As you may recall from my previous posts, my “students” in this class are all evangelical baby boomers.  Many of them had very positive experiences with Youth for Christ.  One family said that they knew Jack Wyrtzen personally and credited Youth for Christ for sustaining their ongoing commitment to the Christian life.  Others felt that I (or perhaps Bergler) was being too hard on evangelical youth ministry.  Sure the theology was shallow and the focus was more on fun than deep Christian thinking, but many insisted that the cultivation of mature Christians was not the primary purpose of Youth for Christ.  The goal of the YFC clubs was to win young people to Christ and then let the local churches handle their maturation in the faith.
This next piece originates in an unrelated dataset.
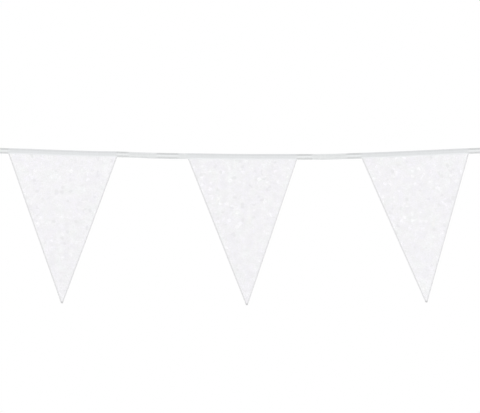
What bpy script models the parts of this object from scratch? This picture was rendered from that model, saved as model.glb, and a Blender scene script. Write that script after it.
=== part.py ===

As much as I affirmed the way that Youth for Christ changed and transformed young lives, very few people in the room were willing to admit that their favorite youth ministry had been partially successful because it preached a rather undemanding version of the Christian faith.  Because so many people were bothered with how I (using Bergler) portrayed Youth for Christ, I fear that the class may have missed the larger historical point that I (again, using Bergler) was trying to make about how YFC's philosophy of ministry has influenced today’s megachurches.

It was an interesting four weeks. Some of the people in the class seemed to really enjoy it. Others seemed a bit uncomfortable discussing subjects like evangelicals and politics (I used James Davison Hunter’s argument that politics may not be the best way to change the world) or evangelical views of the Bible (I implied that one did not need to believe in biblical inerrancy to be a committed evangelical).

After finishing this class I realized that I am still learning how to bring good historical scholarship to the church.